▶ _Directions_:
Nothing but the lines from the line that contains "Turn this picture" through the line that contains "const PIECE_GAP = 0.3;" should appear in the output, each reproduced exactly.

▶ _Listed entries_:
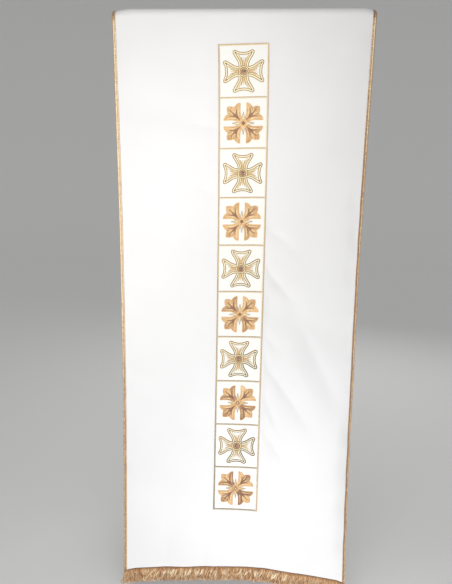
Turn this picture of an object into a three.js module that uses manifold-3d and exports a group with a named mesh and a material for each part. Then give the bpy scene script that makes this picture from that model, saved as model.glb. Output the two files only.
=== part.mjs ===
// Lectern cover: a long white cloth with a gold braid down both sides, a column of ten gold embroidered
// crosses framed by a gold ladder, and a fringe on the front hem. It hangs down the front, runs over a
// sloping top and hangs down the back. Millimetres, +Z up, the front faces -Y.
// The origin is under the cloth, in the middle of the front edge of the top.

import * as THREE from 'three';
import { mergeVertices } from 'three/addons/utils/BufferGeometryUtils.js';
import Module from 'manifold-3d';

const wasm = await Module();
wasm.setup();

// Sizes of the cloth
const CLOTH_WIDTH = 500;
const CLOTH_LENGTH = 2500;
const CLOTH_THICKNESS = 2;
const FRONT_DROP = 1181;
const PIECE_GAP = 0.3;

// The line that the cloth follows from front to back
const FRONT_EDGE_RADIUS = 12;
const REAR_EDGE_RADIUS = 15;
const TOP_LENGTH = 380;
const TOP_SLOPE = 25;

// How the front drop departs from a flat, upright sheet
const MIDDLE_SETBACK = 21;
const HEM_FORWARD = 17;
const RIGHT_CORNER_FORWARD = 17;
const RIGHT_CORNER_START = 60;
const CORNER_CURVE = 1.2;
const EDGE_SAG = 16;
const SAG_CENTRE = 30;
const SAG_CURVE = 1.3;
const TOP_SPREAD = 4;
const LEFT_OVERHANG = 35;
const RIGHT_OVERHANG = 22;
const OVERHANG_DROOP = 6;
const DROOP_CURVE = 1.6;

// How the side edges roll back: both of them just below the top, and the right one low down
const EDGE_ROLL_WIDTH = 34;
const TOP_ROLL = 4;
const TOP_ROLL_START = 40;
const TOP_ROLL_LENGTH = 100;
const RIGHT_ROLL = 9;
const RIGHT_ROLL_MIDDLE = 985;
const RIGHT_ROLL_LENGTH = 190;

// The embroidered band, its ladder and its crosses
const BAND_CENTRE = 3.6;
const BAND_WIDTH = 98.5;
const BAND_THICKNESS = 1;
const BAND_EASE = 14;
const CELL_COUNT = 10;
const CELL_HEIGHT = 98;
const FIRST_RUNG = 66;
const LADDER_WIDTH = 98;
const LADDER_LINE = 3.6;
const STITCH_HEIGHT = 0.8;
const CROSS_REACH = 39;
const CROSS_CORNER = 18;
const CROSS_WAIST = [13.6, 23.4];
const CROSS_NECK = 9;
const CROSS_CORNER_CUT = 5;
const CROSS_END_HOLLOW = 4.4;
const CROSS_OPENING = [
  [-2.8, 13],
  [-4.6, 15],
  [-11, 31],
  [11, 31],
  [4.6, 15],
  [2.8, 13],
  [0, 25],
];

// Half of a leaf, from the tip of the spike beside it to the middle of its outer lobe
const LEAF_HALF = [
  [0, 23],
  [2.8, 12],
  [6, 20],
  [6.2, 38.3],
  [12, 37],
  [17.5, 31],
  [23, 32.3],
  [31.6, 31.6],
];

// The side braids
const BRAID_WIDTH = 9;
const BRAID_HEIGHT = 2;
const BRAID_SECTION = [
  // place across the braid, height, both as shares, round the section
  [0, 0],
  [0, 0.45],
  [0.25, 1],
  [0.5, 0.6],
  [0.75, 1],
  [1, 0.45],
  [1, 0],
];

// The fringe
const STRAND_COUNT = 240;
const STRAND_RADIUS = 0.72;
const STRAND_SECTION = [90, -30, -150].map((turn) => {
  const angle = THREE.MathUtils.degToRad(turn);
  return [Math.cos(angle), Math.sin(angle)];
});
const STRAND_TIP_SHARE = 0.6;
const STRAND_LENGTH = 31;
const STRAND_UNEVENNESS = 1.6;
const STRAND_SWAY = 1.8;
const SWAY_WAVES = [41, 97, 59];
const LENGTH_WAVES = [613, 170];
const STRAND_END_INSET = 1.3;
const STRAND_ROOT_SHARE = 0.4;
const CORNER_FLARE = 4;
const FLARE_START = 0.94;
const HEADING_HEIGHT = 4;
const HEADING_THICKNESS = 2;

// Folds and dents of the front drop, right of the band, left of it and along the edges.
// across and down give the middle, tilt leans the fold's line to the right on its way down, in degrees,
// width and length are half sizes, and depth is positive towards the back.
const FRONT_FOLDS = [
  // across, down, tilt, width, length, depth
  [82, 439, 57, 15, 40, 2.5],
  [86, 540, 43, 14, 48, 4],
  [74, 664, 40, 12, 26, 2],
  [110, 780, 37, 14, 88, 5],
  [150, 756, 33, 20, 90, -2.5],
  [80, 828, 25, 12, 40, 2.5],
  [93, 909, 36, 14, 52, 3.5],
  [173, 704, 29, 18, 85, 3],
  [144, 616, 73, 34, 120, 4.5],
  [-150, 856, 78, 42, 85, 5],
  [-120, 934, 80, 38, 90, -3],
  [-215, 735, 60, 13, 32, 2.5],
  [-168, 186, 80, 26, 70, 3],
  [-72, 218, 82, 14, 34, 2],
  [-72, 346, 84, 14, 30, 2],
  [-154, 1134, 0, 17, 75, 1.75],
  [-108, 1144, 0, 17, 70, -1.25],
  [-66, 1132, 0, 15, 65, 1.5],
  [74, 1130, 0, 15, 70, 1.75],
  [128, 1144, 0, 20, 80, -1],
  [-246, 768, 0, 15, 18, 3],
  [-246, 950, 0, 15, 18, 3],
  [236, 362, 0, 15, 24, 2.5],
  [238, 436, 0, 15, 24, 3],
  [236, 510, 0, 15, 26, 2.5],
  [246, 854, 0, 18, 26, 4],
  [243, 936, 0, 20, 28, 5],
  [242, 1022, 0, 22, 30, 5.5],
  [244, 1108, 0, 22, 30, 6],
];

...

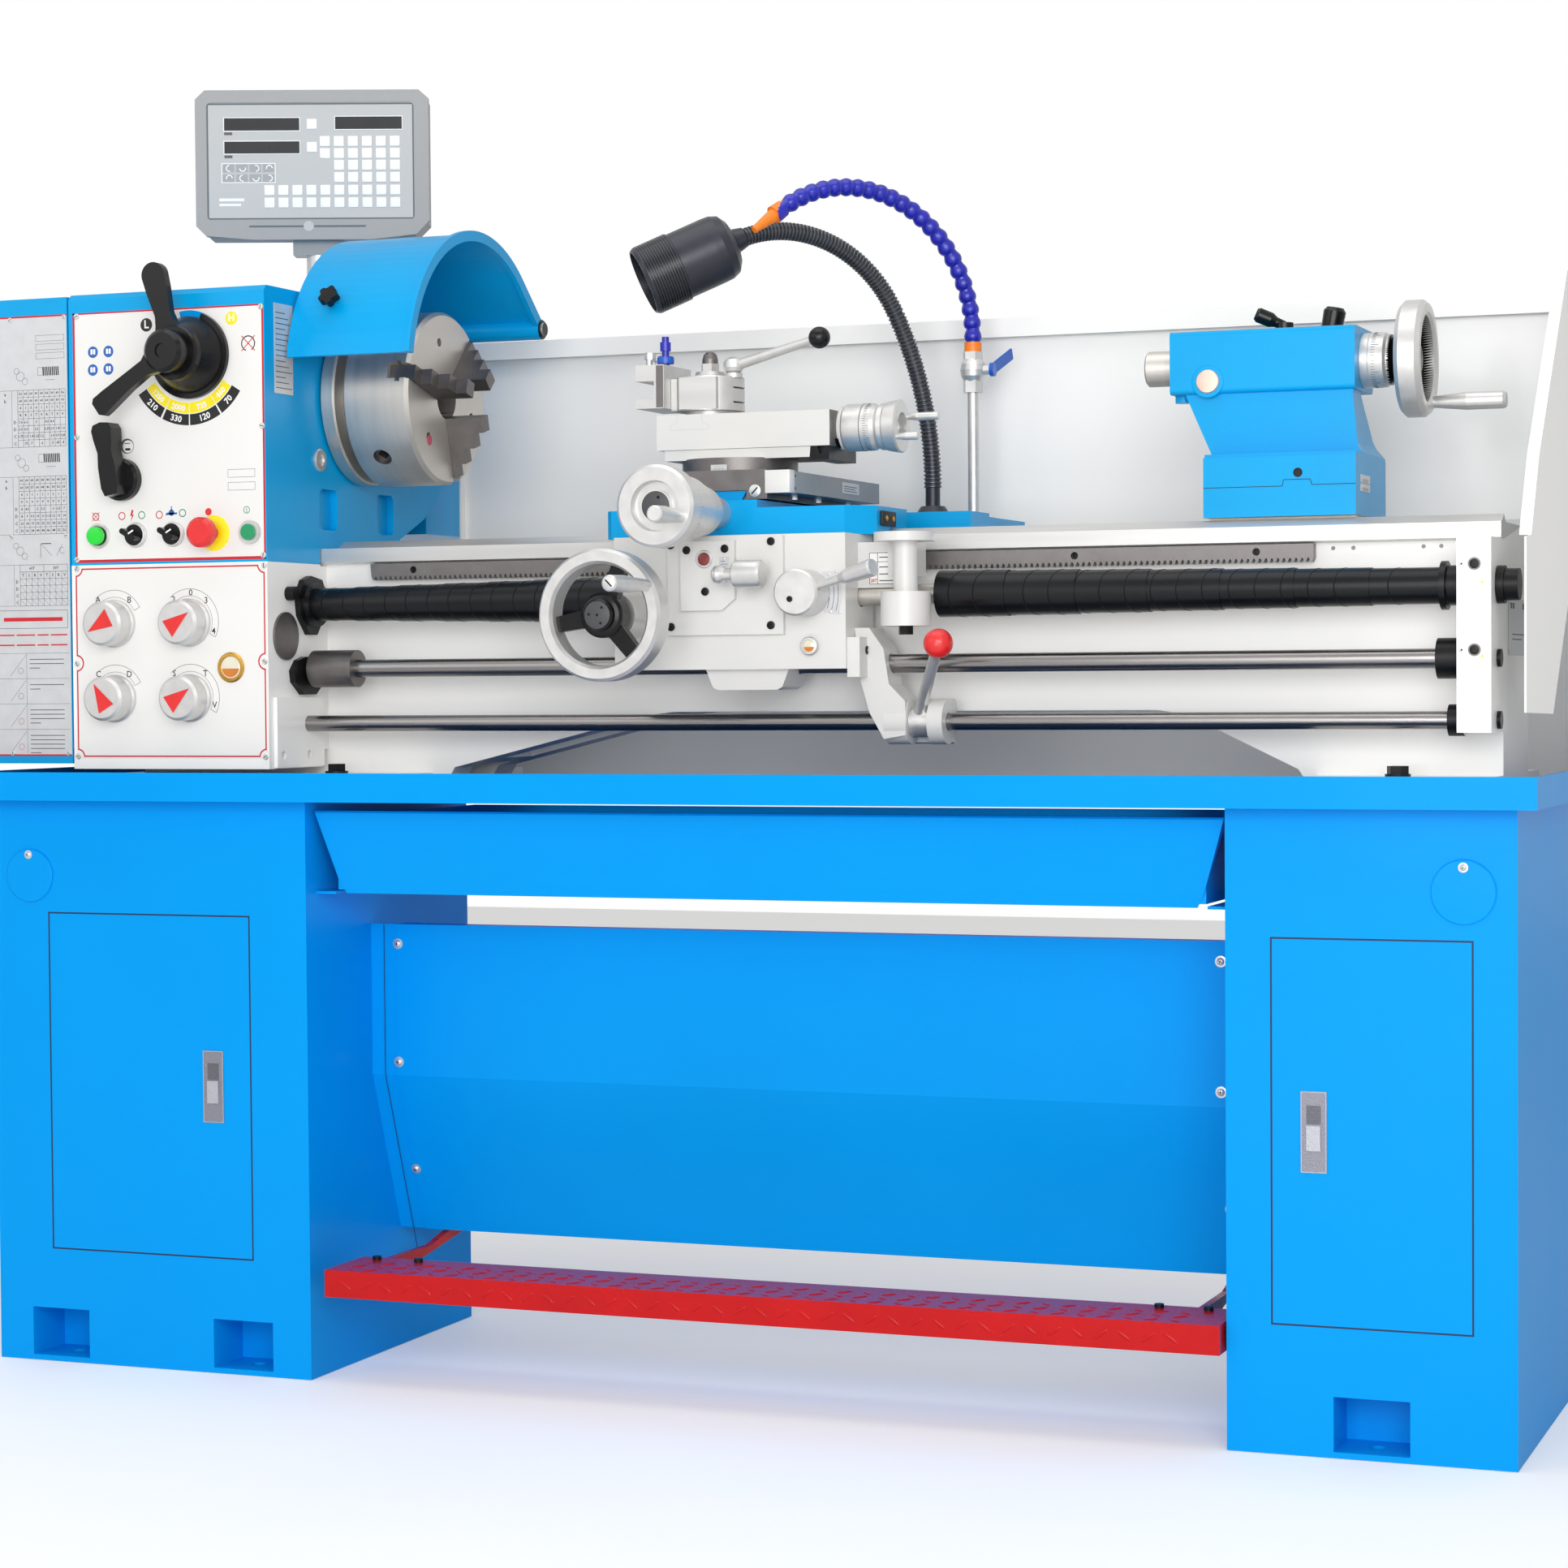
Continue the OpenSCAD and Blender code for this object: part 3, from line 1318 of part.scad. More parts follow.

▶ _Output for this task_:
Turn this picture of an object into a three.js module that uses manifold-3d and exports a group with a named mesh and a material for each part. Then give the bpy scene script that makes this picture from that model, saved as model.glb. Output the two files only.
=== part.mjs ===
// Lectern cover: a long white cloth with a gold braid down both sides, a column of ten gold embroidered
// crosses framed by a gold ladder, and a fringe on the front hem. It hangs down the front, runs over a
// sloping top and hangs down the back. Millimetres, +Z up, the front faces -Y.
// The origin is under the cloth, in the middle of the front edge of the top.

import * as THREE from 'three';
import { mergeVertices } from 'three/addons/utils/BufferGeometryUtils.js';
import Module from 'manifold-3d';

const wasm = await Module();
wasm.setup();

// Sizes of the cloth
const CLOTH_WIDTH = 500;
const CLOTH_LENGTH = 2500;
const CLOTH_THICKNESS = 2;
const FRONT_DROP = 1181;
const PIECE_GAP = 0.3;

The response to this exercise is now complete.